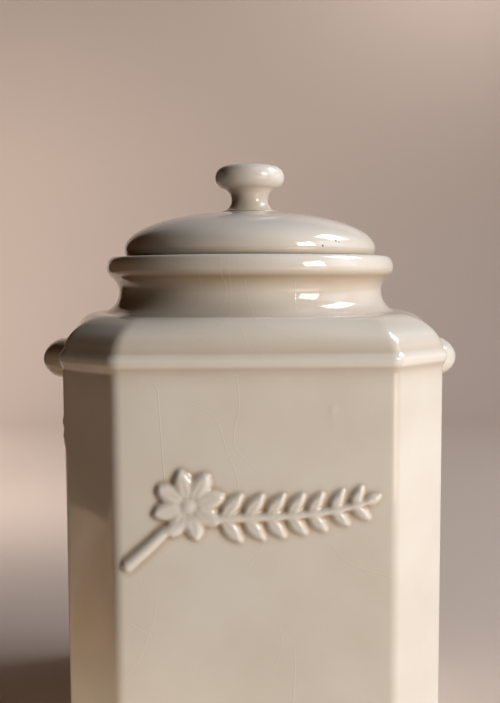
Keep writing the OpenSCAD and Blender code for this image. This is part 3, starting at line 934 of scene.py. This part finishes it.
# %% The paper sweep, whose left edge runs out at a slant, and the two sheets before it, in metres
SWEEP_X, SWEEP_FRONT = (-0.5, 1.1), -0.02
EDGE_SLANT, EDGE_RUN = 1.6, 0.15
BEND_Y, BEND_R, SWEEP_TOP = 0.9, 0.45, 2.2
TABLE_LEFT, TABLE_FRONT = -0.13, -1.7
SHADE_SHEET_LEFT, SHADE_SHEET_FRONT = -0.56, -0.5
bend = np.radians(np.linspace(-90, 0, 24))
flat_y = [SWEEP_FRONT, SWEEP_FRONT + EDGE_RUN]
sweep_y = np.concatenate([flat_y, BEND_Y + BEND_R * np.cos(bend), [BEND_Y + BEND_R]])
sweep_z = np.concatenate([[0.0, 0.0], BEND_R + BEND_R * np.sin(bend), [SWEEP_TOP]])
left_edge = SWEEP_X[0] - EDGE_SLANT * np.clip(sweep_y - sweep_y[0], 0, EDGE_RUN)
sweep = flat_grid(SWEEP_X, sweep_y, sweep_z)
sweep[:, 0, 0] = left_edge
stage_sheet("paper_sweep", sweep, "#D5C4B5")
table = flat_grid((TABLE_LEFT, SWEEP_X[1]), (TABLE_FRONT, SWEEP_FRONT), (0.0, 0.0))
stage_sheet("table_sheet", table, "#EFE4D6")
# A brown sheet whose darker colour is painted shade for the shaded floor left of the jar.
shade_sheet = flat_grid((SHADE_SHEET_LEFT, TABLE_LEFT), (SHADE_SHEET_FRONT, SWEEP_FRONT), (0.0, 0.0))
stage_sheet("brown_shade_sheet", shade_sheet, "#B89A76")


# %% A lamp of the studio
def panel_light(name, place, aim, width, height, watts, colour, beam=180):
    """A rectangular light at place that faces aim, with its beam as wide as so many degrees."""
    data = bpy.data.lights.new(name, "AREA")
    data.shape = "RECTANGLE"
    data.size, data.size_y = width, height
    data.energy = watts
    data.spread = np.radians(beam)
    data.color = linear(colour)[:3]
    lamp = bpy.data.objects.new(name, data)
    lamp.location = place
    lamp.rotation_mode = "QUATERNION"
    lamp.rotation_quaternion = (Vector(aim) - Vector(place)).to_track_quat("-Z", "Y")
    bpy.context.scene.collection.objects.link(lamp)


# %% Window, sky, and the small lamps near the table
WINDOW_X, WINDOW_Z, PANE_W, PANE_H = 1.2, 0.66, 0.66, 0.7
for pane, y, watts, colour in (("near", -0.38, 2.8, "#E4EEFF"), ("far", -1.10, 20.5, "#FFFCF8")):
    stand, facing = (WINDOW_X, y, WINDOW_Z), (0, y, WINDOW_Z)
    panel_light(f"window_{pane}", stand, facing, PANE_W, PANE_H, watts, colour)
panel_light("skylight", (0.95, 0.14, 1.1), (0, 0, 0.2), 0.5, 0.5, 9.3, "#EBF1FF")
panel_light("low_warm", (0.42, -0.45, 0.02), (0, -0.08, 0.1), 0.3, 0.25, 0.75, "#FFE0C4")
panel_light("table_left", (-0.40, -0.03, 0.3), (-0.40, -0.03, 0), 0.40, 0.12, 0.23, "#FFE8CC", 30)
panel_light("foot_left", (-0.25, -0.25, 0.1), (-0.08, -0.08, 0), 0.05, 0.05, 0.011, "#FFE8CC", 36)

# %% Seven weak lamps for the paper
panel_light("backdrop_left", (-0.7, 0.6, 0.5), (-0.45, 1.35, 0.3), 0.4, 0.4, 1.0, "#FFF4EF")
panel_light("backdrop_right", (0.95, 0.6, 0.95), (0.35, 1.35, 0.95), 0.4, 0.4, 1.35, "#FFF6F4")
panel_light("backdrop_high", (0.6, 0.7, 1.0), (0.45, 1.35, 1.0), 0.3, 0.3, 0.6, "#FFF6F4", 80)
panel_light("backdrop_low", (-0.8, 0.75, 0.3), (-0.45, 1.35, 0.28), 0.4, 0.4, 0.45, "#FFF4EF", 120)
panel_light("bend_left", (-0.5, 0.7, 0.25), (-0.35, 1.2, 0.08), 0.3, 0.3, 0.6, "#FFF4EF")
panel_light("floor_far", (-0.42, 0.3, 0.36), (-0.35, 1.3, -0.1), 0.3, 0.3, 0.8, "#FFF4EF")
panel_light("floor_mid", (-0.3, 0.42, 0.5), (-0.3, 0.42, 0), 0.3, 0.34, 0.26, "#FFF4EF", 70)

# %% The room: dark for the glaze, and the paper's own warm grey for the camera
world = bpy.data.worlds.new("room")
bpy.context.scene.world = world
world.use_nodes = True
room = world.node_tree
room.nodes.clear()
dark = add(room, "ShaderNodeBackground", {"Color": linear("#4A2E16"), "Strength": 0.25})
wall = add(room, "ShaderNodeBackground", {"Color": linear("#C5B4A9"), "Strength": 1.0})
seen = add(room, "ShaderNodeLightPath").outputs["Is Camera Ray"]
both = add(room, "ShaderNodeMixShader", {}, {0: seen, 1: dark.outputs[0], 2: wall.outputs[0]})
add(room, "ShaderNodeOutputWorld", {}, {"Surface": both.outputs[0]})

# %% [markdown]
# ## Camera
# It stands about 36 cm in front of the panel, level with the rim, and looks slightly down, so the
# foot is out of view.

# %% Camera
CAMERA_X, CAMERA_Y, CAMERA_OVER_LEDGE = -13.1, -436.6, 36.4
HEADING, PITCH, ROLL = 1.70, 4.62, 0.25
LENS = 46.3
camera_data = bpy.data.cameras.new("camera")
camera_data.lens = LENS
camera_data.sensor_width = 36
camera = bpy.data.objects.new("camera", camera_data)
turn = (
    Matrix.Rotation(np.radians(-HEADING), 4, "Z")
    @ Matrix.Rotation(np.radians(90 - PITCH), 4, "X")
    @ Matrix.Rotation(np.radians(-ROLL), 4, "Z")
)
place = Vector((CAMERA_X, CAMERA_Y, WALL_TOP + CAMERA_OVER_LEDGE)) * MM
camera.matrix_world = Matrix.Translation(place) @ turn
bpy.context.scene.collection.objects.link(camera)
bpy.context.scene.camera = camera
bpy.context.scene.view_settings.view_transform = "Standard"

──────

Your instructions -> Print the material above once more, exactly.

Complete output ->
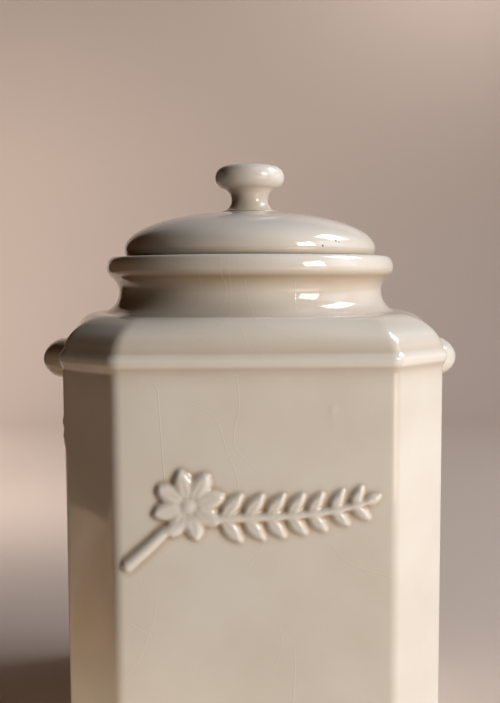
Keep writing the OpenSCAD and Blender code for this image. This is part 3, starting at line 934 of scene.py. This part finishes it.
# %% The paper sweep, whose left edge runs out at a slant, and the two sheets before it, in metres
SWEEP_X, SWEEP_FRONT = (-0.5, 1.1), -0.02
EDGE_SLANT, EDGE_RUN = 1.6, 0.15
BEND_Y, BEND_R, SWEEP_TOP = 0.9, 0.45, 2.2
TABLE_LEFT, TABLE_FRONT = -0.13, -1.7
SHADE_SHEET_LEFT, SHADE_SHEET_FRONT = -0.56, -0.5
bend = np.radians(np.linspace(-90, 0, 24))
flat_y = [SWEEP_FRONT, SWEEP_FRONT + EDGE_RUN]
sweep_y = np.concatenate([flat_y, BEND_Y + BEND_R * np.cos(bend), [BEND_Y + BEND_R]])
sweep_z = np.concatenate([[0.0, 0.0], BEND_R + BEND_R * np.sin(bend), [SWEEP_TOP]])
left_edge = SWEEP_X[0] - EDGE_SLANT * np.clip(sweep_y - sweep_y[0], 0, EDGE_RUN)
sweep = flat_grid(SWEEP_X, sweep_y, sweep_z)
sweep[:, 0, 0] = left_edge
stage_sheet("paper_sweep", sweep, "#D5C4B5")
table = flat_grid((TABLE_LEFT, SWEEP_X[1]), (TABLE_FRONT, SWEEP_FRONT), (0.0, 0.0))
stage_sheet("table_sheet", table, "#EFE4D6")
# A brown sheet whose darker colour is painted shade for the shaded floor left of the jar.
shade_sheet = flat_grid((SHADE_SHEET_LEFT, TABLE_LEFT), (SHADE_SHEET_FRONT, SWEEP_FRONT), (0.0, 0.0))
stage_sheet("brown_shade_sheet", shade_sheet, "#B89A76")


# %% A lamp of the studio
def panel_light(name, place, aim, width, height, watts, colour, beam=180):
    """A rectangular light at place that faces aim, with its beam as wide as so many degrees."""
    data = bpy.data.lights.new(name, "AREA")
    data.shape = "RECTANGLE"
    data.size, data.size_y = width, height
    data.energy = watts
    data.spread = np.radians(beam)
    data.color = linear(colour)[:3]
    lamp = bpy.data.objects.new(name, data)
    lamp.location = place
    lamp.rotation_mode = "QUATERNION"
    lamp.rotation_quaternion = (Vector(aim) - Vector(place)).to_track_quat("-Z", "Y")
    bpy.context.scene.collection.objects.link(lamp)


# %% Window, sky, and the small lamps near the table
WINDOW_X, WINDOW_Z, PANE_W, PANE_H = 1.2, 0.66, 0.66, 0.7
for pane, y, watts, colour in (("near", -0.38, 2.8, "#E4EEFF"), ("far", -1.10, 20.5, "#FFFCF8")):
    stand, facing = (WINDOW_X, y, WINDOW_Z), (0, y, WINDOW_Z)
    panel_light(f"window_{pane}", stand, facing, PANE_W, PANE_H, watts, colour)
panel_light("skylight", (0.95, 0.14, 1.1), (0, 0, 0.2), 0.5, 0.5, 9.3, "#EBF1FF")
panel_light("low_warm", (0.42, -0.45, 0.02), (0, -0.08, 0.1), 0.3, 0.25, 0.75, "#FFE0C4")
panel_light("table_left", (-0.40, -0.03, 0.3), (-0.40, -0.03, 0), 0.40, 0.12, 0.23, "#FFE8CC", 30)
panel_light("foot_left", (-0.25, -0.25, 0.1), (-0.08, -0.08, 0), 0.05, 0.05, 0.011, "#FFE8CC", 36)

# %% Seven weak lamps for the paper
panel_light("backdrop_left", (-0.7, 0.6, 0.5), (-0.45, 1.35, 0.3), 0.4, 0.4, 1.0, "#FFF4EF")
panel_light("backdrop_right", (0.95, 0.6, 0.95), (0.35, 1.35, 0.95), 0.4, 0.4, 1.35, "#FFF6F4")
panel_light("backdrop_high", (0.6, 0.7, 1.0), (0.45, 1.35, 1.0), 0.3, 0.3, 0.6, "#FFF6F4", 80)
panel_light("backdrop_low", (-0.8, 0.75, 0.3), (-0.45, 1.35, 0.28), 0.4, 0.4, 0.45, "#FFF4EF", 120)
panel_light("bend_left", (-0.5, 0.7, 0.25), (-0.35, 1.2, 0.08), 0.3, 0.3, 0.6, "#FFF4EF")
panel_light("floor_far", (-0.42, 0.3, 0.36), (-0.35, 1.3, -0.1), 0.3, 0.3, 0.8, "#FFF4EF")
panel_light("floor_mid", (-0.3, 0.42, 0.5), (-0.3, 0.42, 0), 0.3, 0.34, 0.26, "#FFF4EF", 70)

# %% The room: dark for the glaze, and the paper's own warm grey for the camera
world = bpy.data.worlds.new("room")
bpy.context.scene.world = world
world.use_nodes = True
room = world.node_tree
room.nodes.clear()
dark = add(room, "ShaderNodeBackground", {"Color": linear("#4A2E16"), "Strength": 0.25})
wall = add(room, "ShaderNodeBackground", {"Color": linear("#C5B4A9"), "Strength": 1.0})
seen = add(room, "ShaderNodeLightPath").outputs["Is Camera Ray"]
both = add(room, "ShaderNodeMixShader", {}, {0: seen, 1: dark.outputs[0], 2: wall.outputs[0]})
add(room, "ShaderNodeOutputWorld", {}, {"Surface": both.outputs[0]})

# %% [markdown]
# ## Camera
# It stands about 36 cm in front of the panel, level with the rim, and looks slightly down, so the
# foot is out of view.

# %% Camera
CAMERA_X, CAMERA_Y, CAMERA_OVER_LEDGE = -13.1, -436.6, 36.4
HEADING, PITCH, ROLL = 1.70, 4.62, 0.25
LENS = 46.3
camera_data = bpy.data.cameras.new("camera")
camera_data.lens = LENS
camera_data.sensor_width = 36
camera = bpy.data.objects.new("camera", camera_data)
turn = (
    Matrix.Rotation(np.radians(-HEADING), 4, "Z")
    @ Matrix.Rotation(np.radians(90 - PITCH), 4, "X")
    @ Matrix.Rotation(np.radians(-ROLL), 4, "Z")
)
place = Vector((CAMERA_X, CAMERA_Y, WALL_TOP + CAMERA_OVER_LEDGE)) * MM
camera.matrix_world = Matrix.Translation(place) @ turn
bpy.context.scene.collection.objects.link(camera)
bpy.context.scene.camera = camera
bpy.context.scene.view_settings.view_transform = "Standard"